Return all lines that include the string "bends".

───── Records to use

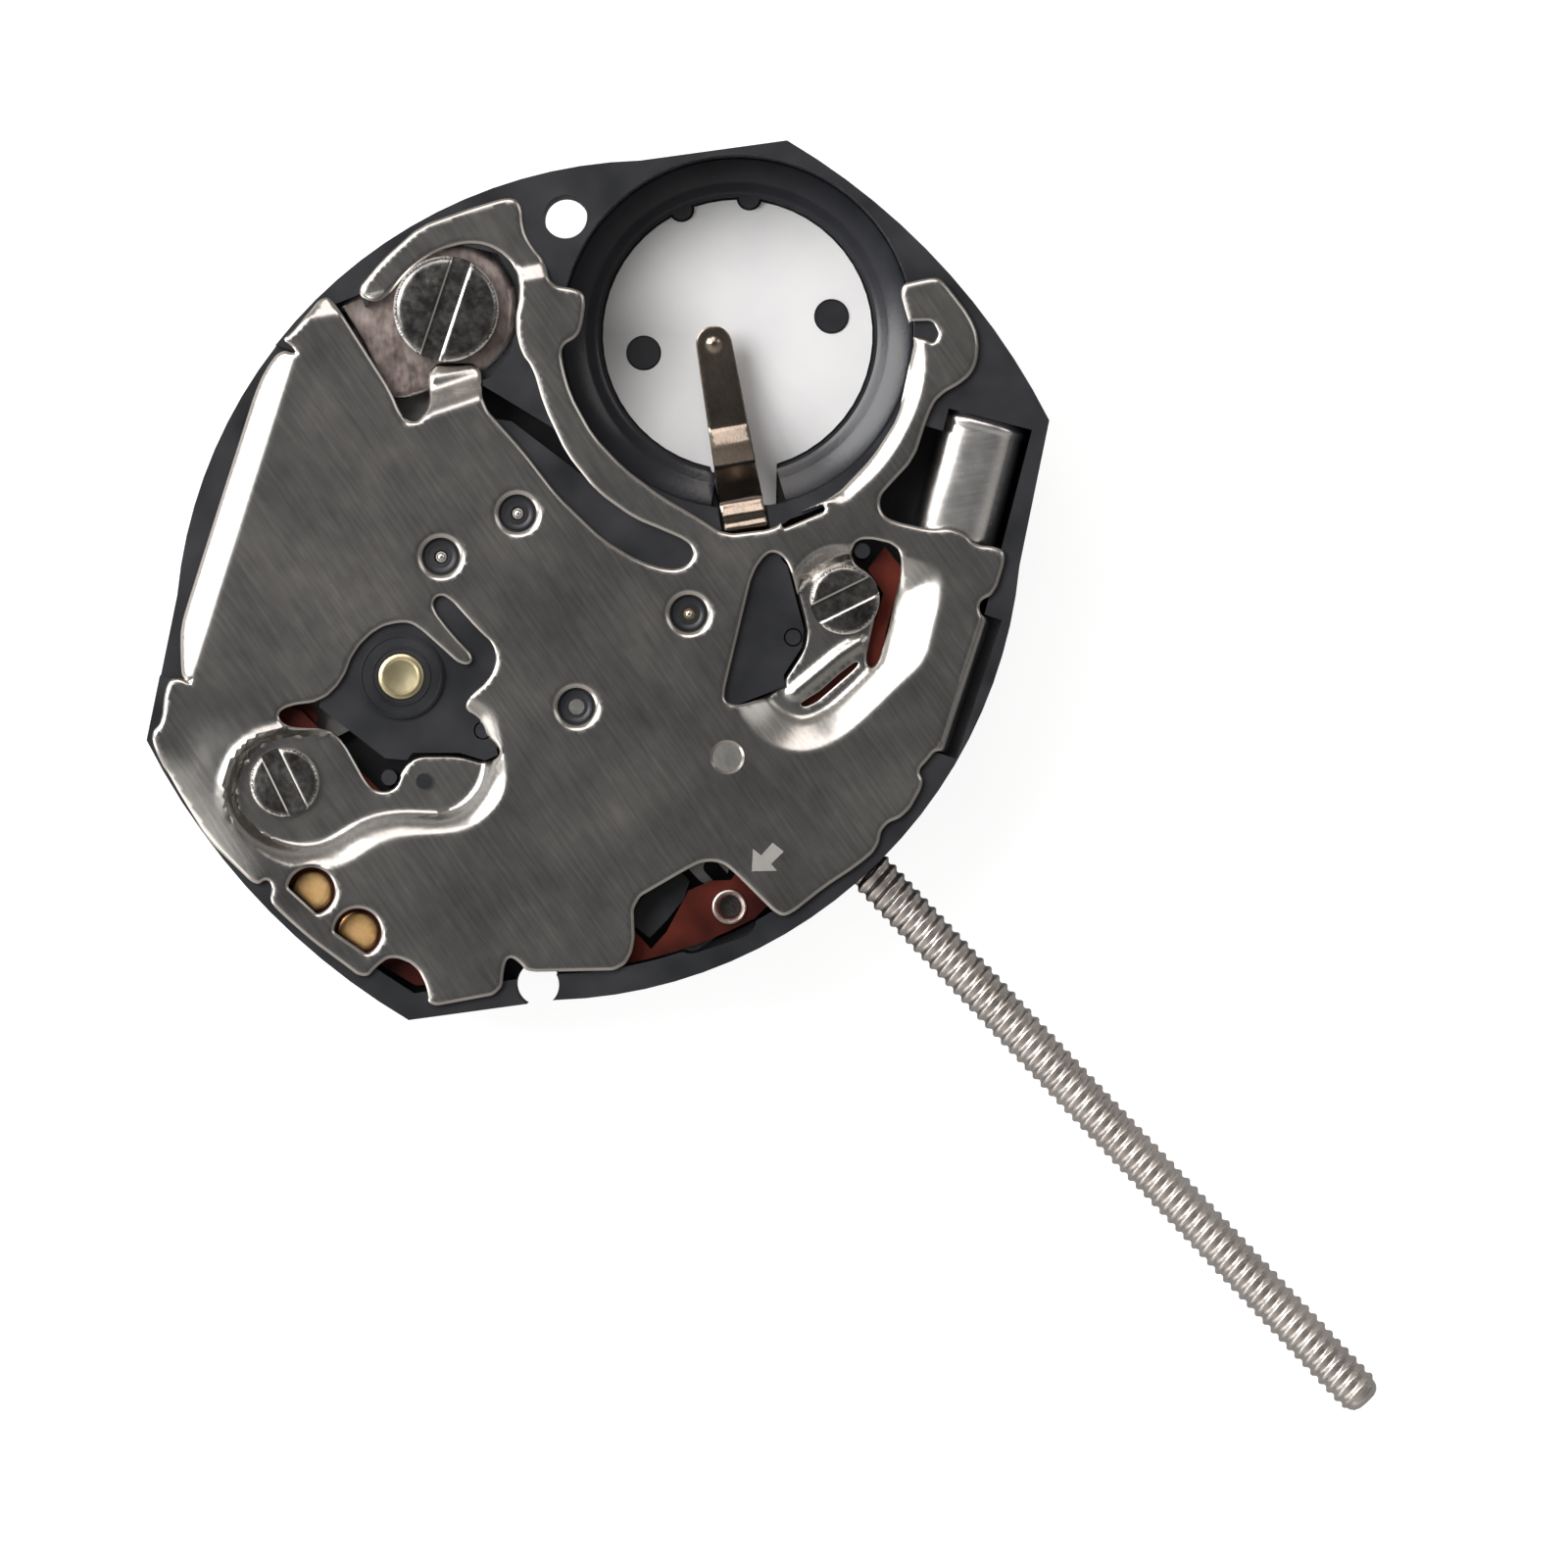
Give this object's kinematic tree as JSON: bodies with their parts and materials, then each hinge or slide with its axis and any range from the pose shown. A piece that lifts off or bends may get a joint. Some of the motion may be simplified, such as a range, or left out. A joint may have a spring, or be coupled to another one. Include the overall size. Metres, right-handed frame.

──────────
───── Records to use

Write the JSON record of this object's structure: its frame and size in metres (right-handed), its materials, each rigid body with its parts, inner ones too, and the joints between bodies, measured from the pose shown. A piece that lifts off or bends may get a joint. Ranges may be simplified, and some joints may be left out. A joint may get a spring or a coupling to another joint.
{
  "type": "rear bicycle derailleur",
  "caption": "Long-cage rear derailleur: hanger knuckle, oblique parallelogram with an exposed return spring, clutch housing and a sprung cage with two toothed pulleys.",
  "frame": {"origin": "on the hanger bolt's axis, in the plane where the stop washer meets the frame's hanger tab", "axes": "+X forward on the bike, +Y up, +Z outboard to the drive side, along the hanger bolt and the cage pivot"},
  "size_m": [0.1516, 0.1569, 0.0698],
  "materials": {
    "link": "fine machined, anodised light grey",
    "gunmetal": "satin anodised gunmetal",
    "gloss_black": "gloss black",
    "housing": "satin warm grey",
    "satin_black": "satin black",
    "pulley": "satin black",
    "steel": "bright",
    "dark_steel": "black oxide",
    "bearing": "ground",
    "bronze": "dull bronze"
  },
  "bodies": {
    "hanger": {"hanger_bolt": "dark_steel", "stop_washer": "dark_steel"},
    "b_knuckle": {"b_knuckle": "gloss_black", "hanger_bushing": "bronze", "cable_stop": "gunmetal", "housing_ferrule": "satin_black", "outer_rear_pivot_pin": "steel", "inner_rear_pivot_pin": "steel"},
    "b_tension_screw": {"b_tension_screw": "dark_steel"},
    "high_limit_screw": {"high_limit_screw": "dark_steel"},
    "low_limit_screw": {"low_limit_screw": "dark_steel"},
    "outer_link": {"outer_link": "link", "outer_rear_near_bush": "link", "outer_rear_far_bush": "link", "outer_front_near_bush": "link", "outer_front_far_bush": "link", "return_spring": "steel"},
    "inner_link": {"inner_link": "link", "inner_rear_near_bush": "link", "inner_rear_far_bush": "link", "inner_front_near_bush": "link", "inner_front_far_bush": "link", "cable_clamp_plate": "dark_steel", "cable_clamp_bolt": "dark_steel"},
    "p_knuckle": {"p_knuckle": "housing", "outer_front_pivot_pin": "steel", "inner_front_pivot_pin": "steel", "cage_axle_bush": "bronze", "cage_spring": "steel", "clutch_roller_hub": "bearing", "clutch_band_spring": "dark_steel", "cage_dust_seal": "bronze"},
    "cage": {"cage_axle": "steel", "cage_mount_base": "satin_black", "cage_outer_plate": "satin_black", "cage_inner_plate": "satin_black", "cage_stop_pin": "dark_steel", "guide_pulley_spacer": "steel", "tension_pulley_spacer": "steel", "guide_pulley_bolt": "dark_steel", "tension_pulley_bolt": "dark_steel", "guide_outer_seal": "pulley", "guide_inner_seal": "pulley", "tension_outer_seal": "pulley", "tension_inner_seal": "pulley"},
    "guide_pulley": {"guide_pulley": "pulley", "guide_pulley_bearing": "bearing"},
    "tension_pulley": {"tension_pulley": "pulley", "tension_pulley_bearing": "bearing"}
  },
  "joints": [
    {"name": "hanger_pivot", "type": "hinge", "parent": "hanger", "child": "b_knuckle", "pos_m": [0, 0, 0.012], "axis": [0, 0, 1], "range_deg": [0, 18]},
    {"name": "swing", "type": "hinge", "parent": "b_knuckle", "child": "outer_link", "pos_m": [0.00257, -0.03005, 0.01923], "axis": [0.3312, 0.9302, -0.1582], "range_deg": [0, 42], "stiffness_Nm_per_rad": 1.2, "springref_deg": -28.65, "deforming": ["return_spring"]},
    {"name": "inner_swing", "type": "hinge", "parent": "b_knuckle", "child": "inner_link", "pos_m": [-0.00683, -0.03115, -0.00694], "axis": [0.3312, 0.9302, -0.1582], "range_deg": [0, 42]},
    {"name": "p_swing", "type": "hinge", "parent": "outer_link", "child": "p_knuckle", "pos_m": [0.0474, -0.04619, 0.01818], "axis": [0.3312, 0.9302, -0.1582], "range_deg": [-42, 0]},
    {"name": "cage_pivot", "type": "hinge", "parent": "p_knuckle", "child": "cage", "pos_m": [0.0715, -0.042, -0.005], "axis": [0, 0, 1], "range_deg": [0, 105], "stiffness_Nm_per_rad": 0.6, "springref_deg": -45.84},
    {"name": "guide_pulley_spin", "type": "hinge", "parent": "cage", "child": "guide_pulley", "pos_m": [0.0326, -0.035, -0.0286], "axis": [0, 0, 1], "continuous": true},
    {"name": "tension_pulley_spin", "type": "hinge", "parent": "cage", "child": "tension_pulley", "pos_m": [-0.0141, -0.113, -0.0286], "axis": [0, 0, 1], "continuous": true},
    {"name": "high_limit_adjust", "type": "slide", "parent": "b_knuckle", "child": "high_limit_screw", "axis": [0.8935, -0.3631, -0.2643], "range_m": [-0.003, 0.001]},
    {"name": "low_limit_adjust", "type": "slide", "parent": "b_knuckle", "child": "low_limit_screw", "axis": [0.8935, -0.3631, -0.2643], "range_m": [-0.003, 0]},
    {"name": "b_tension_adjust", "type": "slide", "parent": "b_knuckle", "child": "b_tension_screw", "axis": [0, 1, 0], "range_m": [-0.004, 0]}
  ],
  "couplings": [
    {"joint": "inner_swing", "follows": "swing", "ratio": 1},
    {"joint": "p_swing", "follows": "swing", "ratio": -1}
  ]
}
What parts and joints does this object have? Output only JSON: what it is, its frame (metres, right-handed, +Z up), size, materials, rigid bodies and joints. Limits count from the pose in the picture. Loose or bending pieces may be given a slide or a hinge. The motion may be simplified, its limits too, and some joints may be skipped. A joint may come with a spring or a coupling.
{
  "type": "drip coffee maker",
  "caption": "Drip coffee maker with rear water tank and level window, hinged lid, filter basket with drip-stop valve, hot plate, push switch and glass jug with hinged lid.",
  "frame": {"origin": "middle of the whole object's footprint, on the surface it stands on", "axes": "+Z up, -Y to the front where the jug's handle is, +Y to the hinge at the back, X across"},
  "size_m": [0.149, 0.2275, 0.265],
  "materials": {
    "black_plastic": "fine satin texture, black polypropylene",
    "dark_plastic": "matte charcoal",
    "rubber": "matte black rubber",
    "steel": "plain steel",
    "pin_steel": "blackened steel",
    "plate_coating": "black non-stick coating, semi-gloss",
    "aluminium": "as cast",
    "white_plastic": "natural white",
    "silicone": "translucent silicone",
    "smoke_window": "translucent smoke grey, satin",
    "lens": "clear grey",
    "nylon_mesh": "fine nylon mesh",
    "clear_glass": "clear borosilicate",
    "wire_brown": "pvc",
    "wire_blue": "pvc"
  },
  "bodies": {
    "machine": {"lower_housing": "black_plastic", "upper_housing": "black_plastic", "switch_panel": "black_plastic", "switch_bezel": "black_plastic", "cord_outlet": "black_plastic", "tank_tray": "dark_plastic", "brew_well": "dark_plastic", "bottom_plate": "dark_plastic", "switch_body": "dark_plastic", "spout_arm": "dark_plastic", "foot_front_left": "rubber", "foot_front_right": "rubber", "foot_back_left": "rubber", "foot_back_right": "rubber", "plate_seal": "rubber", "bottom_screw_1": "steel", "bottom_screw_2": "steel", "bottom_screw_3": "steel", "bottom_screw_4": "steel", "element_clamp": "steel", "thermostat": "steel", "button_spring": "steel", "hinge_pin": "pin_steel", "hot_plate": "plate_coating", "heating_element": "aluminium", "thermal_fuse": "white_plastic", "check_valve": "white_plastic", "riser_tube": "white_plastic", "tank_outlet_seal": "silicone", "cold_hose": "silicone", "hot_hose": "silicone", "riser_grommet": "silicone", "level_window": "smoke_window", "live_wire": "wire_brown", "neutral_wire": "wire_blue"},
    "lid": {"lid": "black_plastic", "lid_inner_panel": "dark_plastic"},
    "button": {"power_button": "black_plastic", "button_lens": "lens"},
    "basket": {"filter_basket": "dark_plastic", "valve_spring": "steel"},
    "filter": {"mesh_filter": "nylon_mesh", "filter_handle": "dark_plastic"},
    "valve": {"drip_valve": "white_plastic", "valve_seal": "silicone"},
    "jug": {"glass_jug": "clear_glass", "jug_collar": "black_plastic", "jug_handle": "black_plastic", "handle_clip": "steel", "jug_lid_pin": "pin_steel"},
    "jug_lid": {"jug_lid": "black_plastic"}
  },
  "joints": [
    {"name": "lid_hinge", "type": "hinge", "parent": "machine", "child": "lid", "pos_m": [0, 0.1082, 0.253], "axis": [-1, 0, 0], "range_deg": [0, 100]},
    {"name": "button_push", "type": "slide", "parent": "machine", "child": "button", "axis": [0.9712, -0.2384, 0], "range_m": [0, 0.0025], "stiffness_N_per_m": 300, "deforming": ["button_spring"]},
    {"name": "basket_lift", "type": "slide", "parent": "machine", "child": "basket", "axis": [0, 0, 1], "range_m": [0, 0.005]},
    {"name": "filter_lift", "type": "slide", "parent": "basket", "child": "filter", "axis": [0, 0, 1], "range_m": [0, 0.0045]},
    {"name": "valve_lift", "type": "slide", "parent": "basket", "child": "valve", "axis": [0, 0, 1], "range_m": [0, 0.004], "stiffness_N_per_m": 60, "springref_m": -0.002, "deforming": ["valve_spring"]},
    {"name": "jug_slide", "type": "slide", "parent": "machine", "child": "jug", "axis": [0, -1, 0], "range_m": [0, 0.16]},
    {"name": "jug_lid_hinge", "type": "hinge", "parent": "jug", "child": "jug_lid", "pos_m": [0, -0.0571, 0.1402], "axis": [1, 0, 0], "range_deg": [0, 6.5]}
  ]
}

──────────

*Answer for this exercise*
Give this object's kinematic tree as JSON: bodies with their parts and materials, then each hinge or slide with its axis and any range from the pose shown. A piece that lifts off or bends may get a joint. Some of the motion may be simplified, such as a range, or left out. A joint may have a spring, or be coupled to another one. Include the overall size. Metres, right-handed frame.
Write the JSON record of this object's structure: its frame and size in metres (right-handed), its materials, each rigid body with its parts, inner ones too, and the joints between bodies, measured from the pose shown. A piece that lifts off or bends may get a joint. Ranges may be simplified, and some joints may be left out. A joint may get a spring or a coupling to another joint.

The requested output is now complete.